The grand jury transcripts the Williams family is seeking are from Jan. 4, 2012, when the panel deliberated more than four hours before determining that that officer Suzanna Marcum had acted with justifiable cause to use deadly force in subduing Williams, 18. The hearing came after a 6-week investigation by Kentucky State Police.

Williams’ parents, Gardner and Stephanie Williams, in November 2012 filed a wrongful-death suit in U.S. District Court in Louisville against the Shelbyville Police Department, former Police Chief Robert Schutte, Marcum and her partner that day, Frank Willoughby, and the City of Shelbyville after that shooting during a response to a break-in at his grandmother’s home.

The Williamses’ cocouncil, Ann Oldfather, has said that one important reason the family wants to review the transcripts is because she understood that the grand jury only heard from the Kentucky State Police investigating trooper and that the family wants to see what the jury was told.

Adam Fuller of the Louisville law firm Schiller Osbourne Barnes & Maloney, attorney for Shelbyville PD and the city of Shelbyville, did not return repeated phone calls from The Sentinel-News.

 

The suit

The suit contends that Williams was fatally shot while he was lawfully in his grandmother’s home, which violated his right to be free from unreasonable force and seizure.

The suit claims that officers acted negligently, recklessly or wantonly, and that the city, the police department and Schutte were deliberately indifferent to the need to train police officers to deal properly with people with mental health issues and that this failure led to Williams’ death.

The suit also said officers did not seek permission to enter the home legally by obtaining a search warrant and, upon entering, found no evidence of foul play or robbery, only an orderly, undisturbed home, with Williams in the bathroom.

The suit said that he posed no threat to officers from the bathroom, and they had not been properly trained in what to do next.

 

That day

Officers went to the home on Clifton Court to investigate a 911 call about a black male breaking out a window with a pole. Marcum and Willoughby saw the broken window with blood on it, leading them to believe the suspect was inside, so they entered with the help of a maintenance man. Willoughby called out, “police” several times but got no answer.

The officers heard sounds coming from behind a closed bathroom door, and Willoughby was shown on video from the officers’ Tasers as he tried to communicate with the person inside (Williams) but heard only “indecipherable screaming.”

Willoughby kicked in the bathroom door and told Williams, clad in only shorts, to get down on the floor, and when he did not, officers used Tasers on him, a tactic that was ineffective. When Williams attacked the officers, Marcum, “fearing for herself and Officer Willoughby,” court records said, shot Williams three times. He died at the scene.

Detectives from KSP spent six weeks investigating the officers’ conduct, and the findings were presented to a Shelby County Grand Jury, which said the officers acted with justifiable cause.

Since then, Willoughby has returned to the police department, but Marcum remained on leave for a time, retiring recently.

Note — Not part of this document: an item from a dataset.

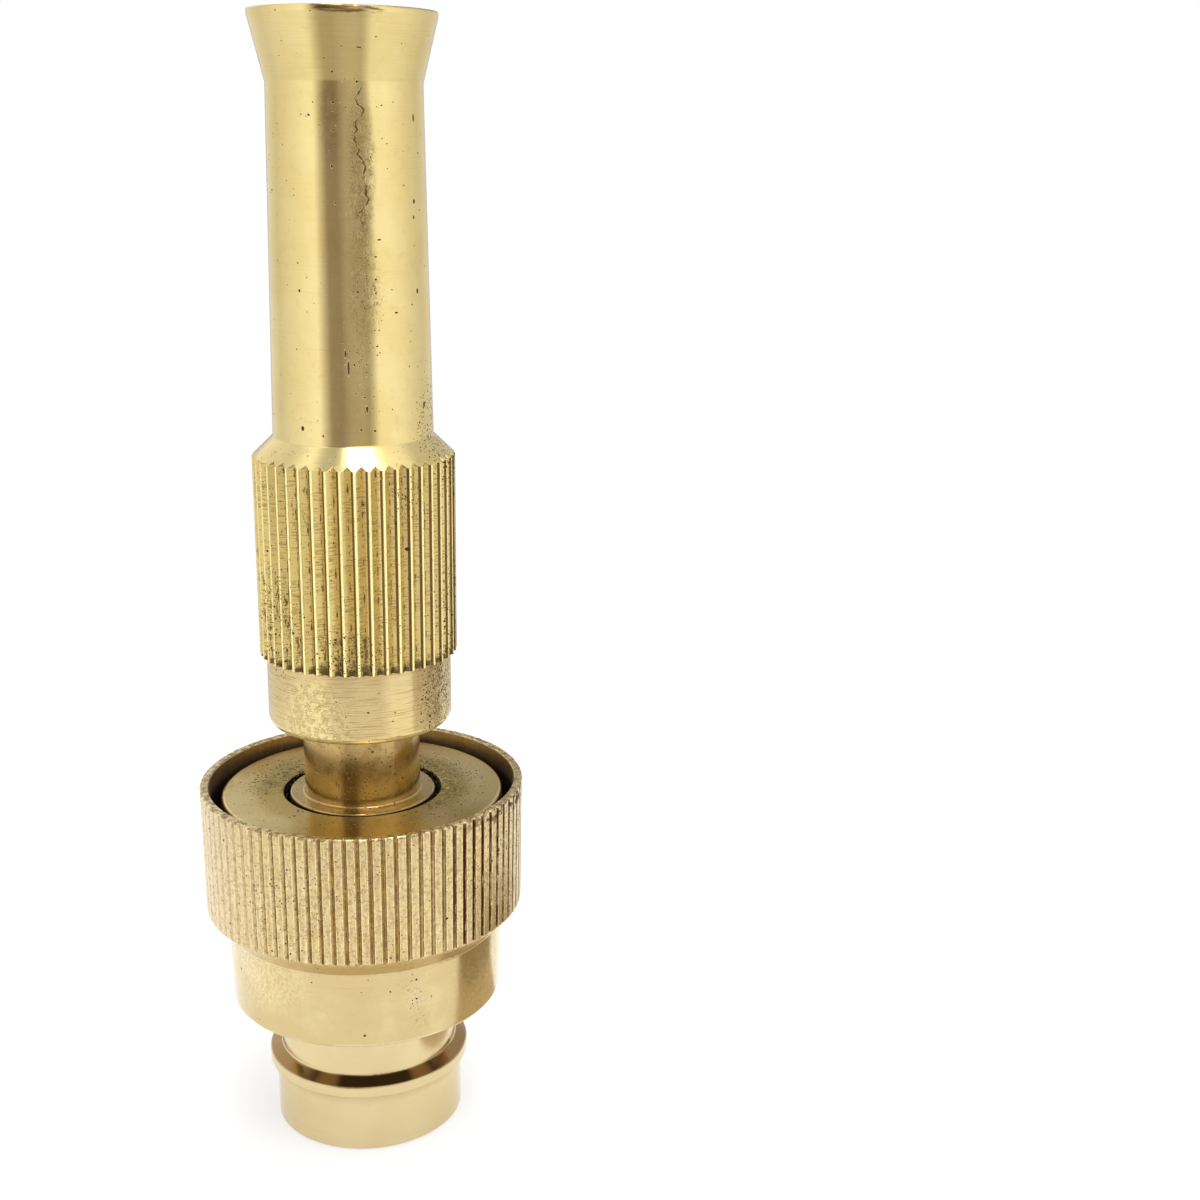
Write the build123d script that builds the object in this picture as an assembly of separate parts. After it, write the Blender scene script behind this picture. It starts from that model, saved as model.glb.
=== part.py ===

Schutte retired last year. None has commented on the case or the legal proceedings.

 

‘Holding on’

Mascagni said that at this point, most of the depositions have been taken, although some are expected to be completed next month.

The Williamses declined comment through a family member, but Mascagni said they are trying their best to persevere.

“They’re holding on as well as two parents who have lost a child can hold on,” he said. “They are hurting inside, but they are always gracious and kind.”